By the way, you're not the only one who does this, Mijo, but this concept of taking the contact patch area of a stylus tip and typical VTF and from that extrapolating to the pressure in PSI is a specious way to think about the stress on the vinyl, in my opinion.  Why not extrapolate to the surface area of the LP, instead of to a square-inch?  In which case, there is about a million pounds of pressure per LP surface area (estimating that the surface area of a 12-inch LP is about 100 square inches and assuming your own estimate of 10,000 PSI is correct).  Wonder what that would do to record wear.
I wish I’d had a brother.
But I do have a nice dust free sister.
if your body is charged all you have to do is touch the LP. The LP is like your unsuspecting brother. You don’t even pay attention to your own analogies.
Mijo, We have the air and our own skin, both of which are high on the list of solids that like to give up electrons and take on positive charge. On the other hand, we have vinyl which likes to take on electrons and negative charge. When we play an LP, we touch the vinyl thereby transferring any electrons stored up in our bodies due to walking across carpet, etc, to the LP. Then too, the vinyl moves with respect to the static mass of air in the room which would create a frictional effect at the LP surface causing electrons to rub off on vinyl. And I haven’t mentioned the act of removing an LP from its sleeve, which if made of paper will also confer electrons on the LP. So we have two or maybe three sources of electrons available to the vinyl. Why then do we need the idea that the inert diamond stylus is the primary suspect in the process of building up charge on an LP???? Where does that idea come from?

Thank you for spurring me to consult the Triboelectric tables, available in abundance on the internet, from which I get the data to support my claim. One of us should get hold of a static charge meter. Then measure the charge on an LP surface prior to play, after play, and after letting it just rotate on the platter for 20 minutes or so, with the stylus at rest. Compare numbers. It’s a very tricky experiment to do correctly, though. The Shure Corporation paper on static charge talks about the problems of proper measurements.
I agree that felt platter mats have not been good in my experience, but I never owned an LP12, and it's just possible that felt may sound good on an LP12 platter.  Dust covers suck, too.  Just couldn't resist contradicting Mijostyn. He knows how I feel about dust covers.

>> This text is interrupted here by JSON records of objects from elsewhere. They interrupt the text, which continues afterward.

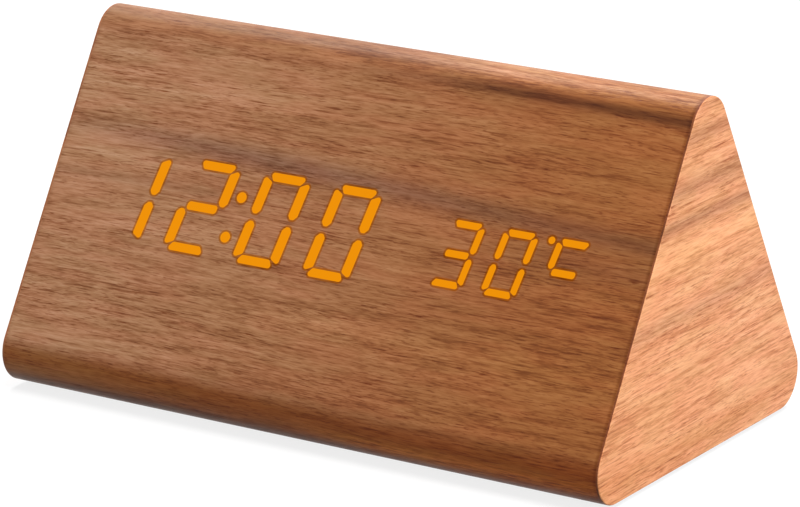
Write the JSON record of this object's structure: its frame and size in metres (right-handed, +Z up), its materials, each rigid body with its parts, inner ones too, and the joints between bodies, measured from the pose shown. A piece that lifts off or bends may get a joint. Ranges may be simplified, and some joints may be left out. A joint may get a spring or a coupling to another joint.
{
  "type": "digital alarm clock",
  "caption": "Triangular wooden digital alarm clock with lit time and temperature digits, rear buttons, power inlet and battery bay in its base.",
  "frame": {"origin": "on the surface that the feet stand on, under the middle of the body", "axes": "+Z up, +X along the body to the right of someone who faces the digits, +Y to the rear"},
  "size_m": [0.15, 0.087, 0.0784],
  "materials": {
    "walnut": "satin walnut-coloured veneer",
    "end_veneer": "satin, paler veneer",
    "fibreboard": "raw board",
    "foot_rubber": "matte",
    "black_plastic": "fine texture",
    "white_plastic": "matte",
    "button_grey": "satin",
    "component_black": "moulded",
    "lit_amber": "lit from behind",
    "circuit_board": "solder mask",
    "screw_steel": "zinc plated",
    "contact_nickel": "nickel plated",
    "cell": "printed sleeve, plain",
    "sensor_bead": "dipped",
    "ribbon_grey": "matte",
    "red_insulation": "satin",
    "black_insulation": "satin"
  },
  "bodies": {
    "body": {"wood_sleeve": "walnut", "left_end_board": "fibreboard", "right_end_board": "fibreboard", "left_end_veneer": "end_veneer", "right_end_veneer": "end_veneer", "front_left_foot": "foot_rubber", "front_right_foot": "foot_rubber", "rear_left_foot": "foot_rubber", "rear_right_foot": "foot_rubber", "base_cover": "black_plastic", "base_screw_1": "screw_steel", "base_screw_2": "screw_steel", "base_screw_3": "screw_steel", "base_screw_4": "screw_steel", "battery_cell_1": "cell", "battery_cell_2": "cell", "battery_cell_3": "cell", "battery_cell_4": "cell", "positive_battery_contact": "contact_nickel", "negative_battery_contact": "contact_nickel", "left_battery_bridge": "contact_nickel", "front_battery_bridge": "contact_nickel", "rear_battery_bridge": "contact_nickel", "time_lens": "lit_amber", "temperature_lens": "lit_amber", "display_reflector": "white_plastic", "display_board": "circuit_board", "display_screw_1": "screw_steel", "display_screw_2": "screw_steel", "display_screw_3": "screw_steel", "display_screw_4": "screw_steel", "rear_control_panel": "black_plastic", "panel_screw_1": "screw_steel", "panel_screw_2": "screw_steel", "up_switch_body": "component_black", "set_switch_body": "component_black", "down_switch_body": "component_black", "dc_jack": "component_black", "dc_jack_pin": "contact_nickel", "control_board": "circuit_board", "board_screw_1": "screw_steel", "board_screw_2": "screw_steel", "buzzer": "component_black", "microcontroller": "component_black", "clock_crystal": "contact_nickel", "temperature_sensor": "sensor_bead", "ribbon_cable": "ribbon_grey", "red_battery_lead": "red_insulation", "black_battery_lead": "black_insulation"},
    "door": {"battery_door": "black_plastic"},
    "up_button": {"up_button": "button_grey", "up_switch_plunger": "black_plastic"},
    "set_button": {"set_button": "button_grey", "set_switch_plunger": "black_plastic"},
    "down_button": {"down_button": "button_grey", "down_switch_plunger": "black_plastic"}
  },
  "joints": [
    {"name": "battery_door_hinge", "type": "hinge", "parent": "body", "child": "door", "pos_m": [0, 0.02285, 0.001], "axis": [1, 0, 0], "range_deg": [0, 85]},
    {"name": "up_button_press", "type": "slide", "parent": "body", "child": "up_button", "axis": [0, -0.866, -0.5], "range_m": [0, 0.0006], "stiffness_N_per_m": 1500, "springref_m": -0.0003},
    {"name": "set_button_press", "type": "slide", "parent": "body", "child": "set_button", "axis": [0, -0.866, -0.5], "range_m": [0, 0.0006], "stiffness_N_per_m": 1500, "springref_m": -0.0003},
    {"name": "down_button_press", "type": "slide", "parent": "body", "child": "down_button", "axis": [0, -0.866, -0.5], "range_m": [0, 0.0006], "stiffness_N_per_m": 1500, "springref_m": -0.0003}
  ]
}
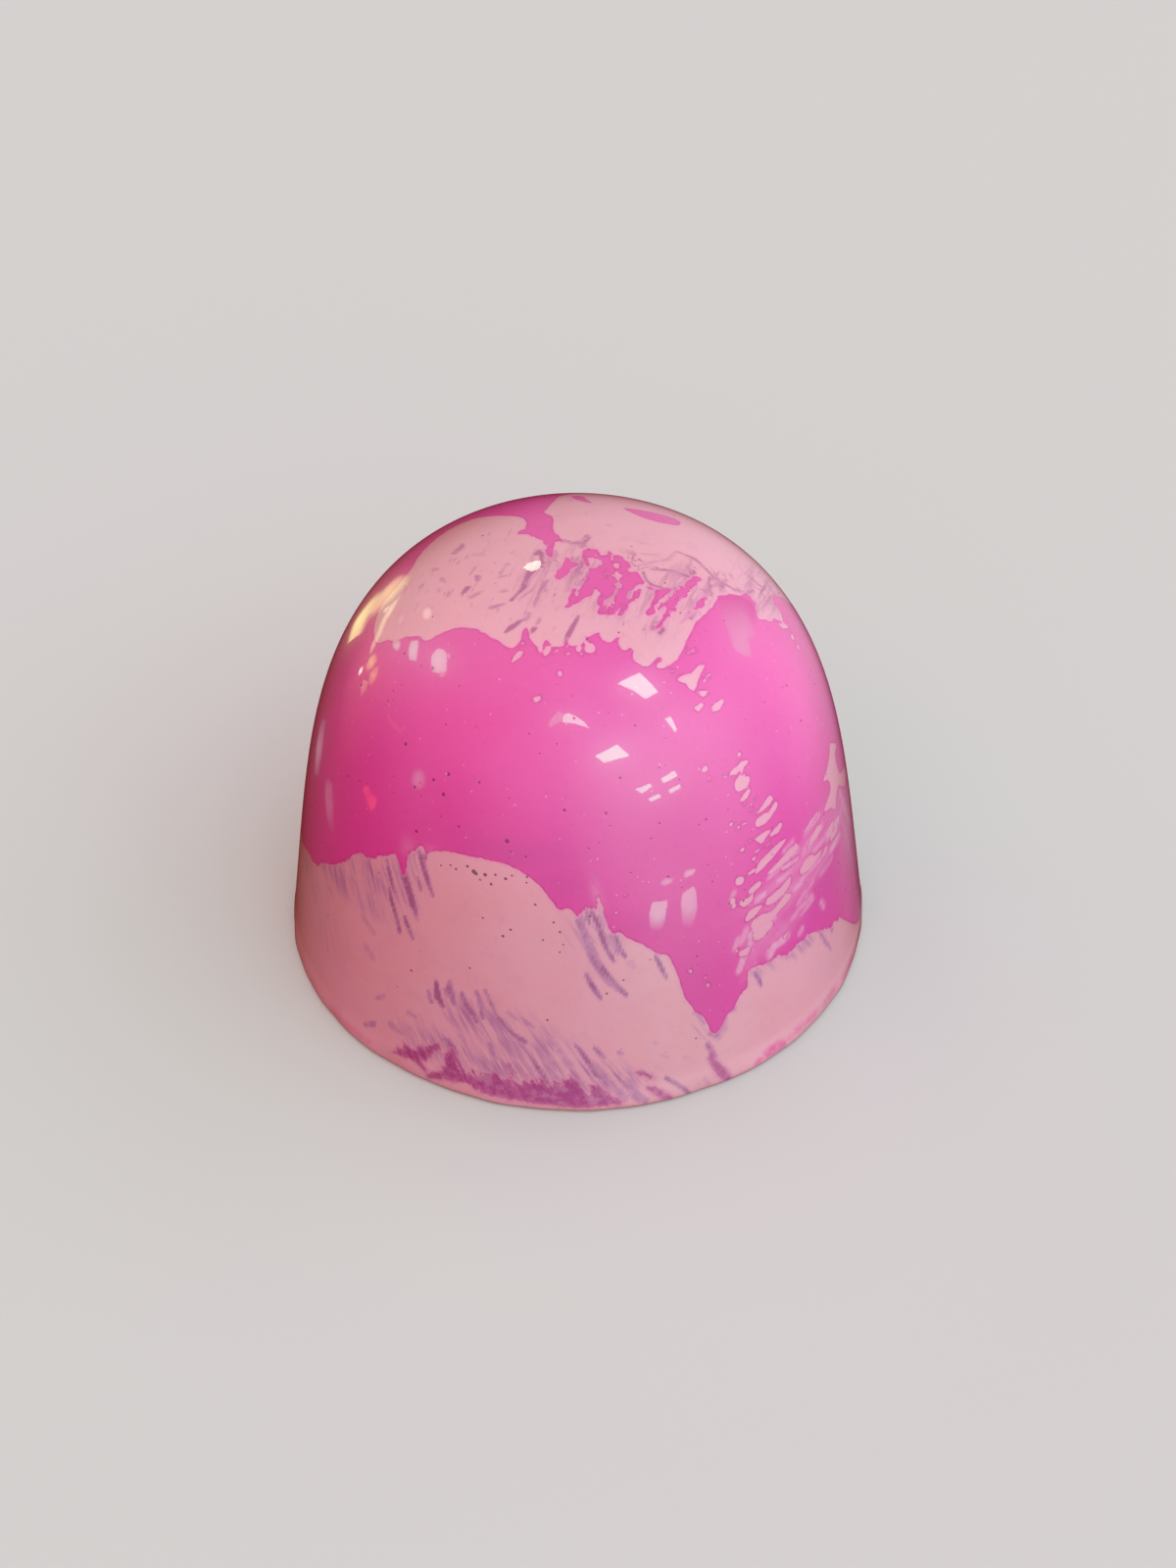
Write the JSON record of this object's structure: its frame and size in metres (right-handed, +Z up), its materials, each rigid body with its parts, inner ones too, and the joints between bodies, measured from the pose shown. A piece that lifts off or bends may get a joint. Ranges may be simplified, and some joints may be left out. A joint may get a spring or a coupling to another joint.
{
  "type": "chocolate praline",
  "caption": "Moulded chocolate praline: a tall rounded dome on a flat scraped back, its shell painted in two glossy pinks.",
  "frame": {"origin": "centre of the flat back, which the praline rests on", "axes": "+Z up along the axis the dome is turned about; -Y is the side that the picture shows"},
  "size_m": [0.029, 0.029, 0.0213],
  "materials": {
    "painted_chocolate": "glossy"
  },
  "bodies": {
    "root": {"praline": "painted_chocolate"}
  },
  "joints": []
}
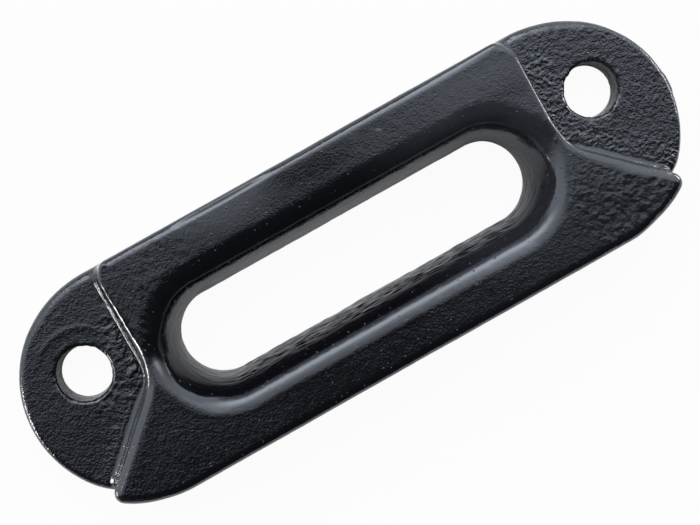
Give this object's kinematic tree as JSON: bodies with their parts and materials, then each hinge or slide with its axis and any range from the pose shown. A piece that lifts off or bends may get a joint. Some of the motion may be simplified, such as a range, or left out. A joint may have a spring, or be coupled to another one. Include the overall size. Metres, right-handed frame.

I have yet to see or be able to find scientific evidence that the stylus tip, which is made of diamond, we hope, is the major cause of static charge build-up, but the idea that it is one of the causes is appealing, I admit.  I tried to find where diamond sits in the triboelectric series, and I cannot find any table that lists "diamond".  However, all tables do list vinyl near the bottom of the list of materials that accept an electron (become negatively charged), as Mijo says.  Do you know what materials ARE listed at the very top of the list of materials that lose electrons (become positively charged) most readily?  Human skin and air.  Since it's impossible to play LPs without exposing them to our skin (unless you wear gloves) and the air around us, is it not just as plausible that LPs acquire negative charge from either or both of those two sources?
Years ago, the Shure Corporation published a lengthy white paper on static charge vis a vis the LP.  That paper should be read by anyone interested in the phenomenon.  In that paper, they said they looked for evidence that the stylus tracing the groove is a cause of static on LPs, and results were negative.  Unfortunately, they failed to describe the relevant experiments.  Whereas, they did describe many other experiments in detail, and the results are interesting.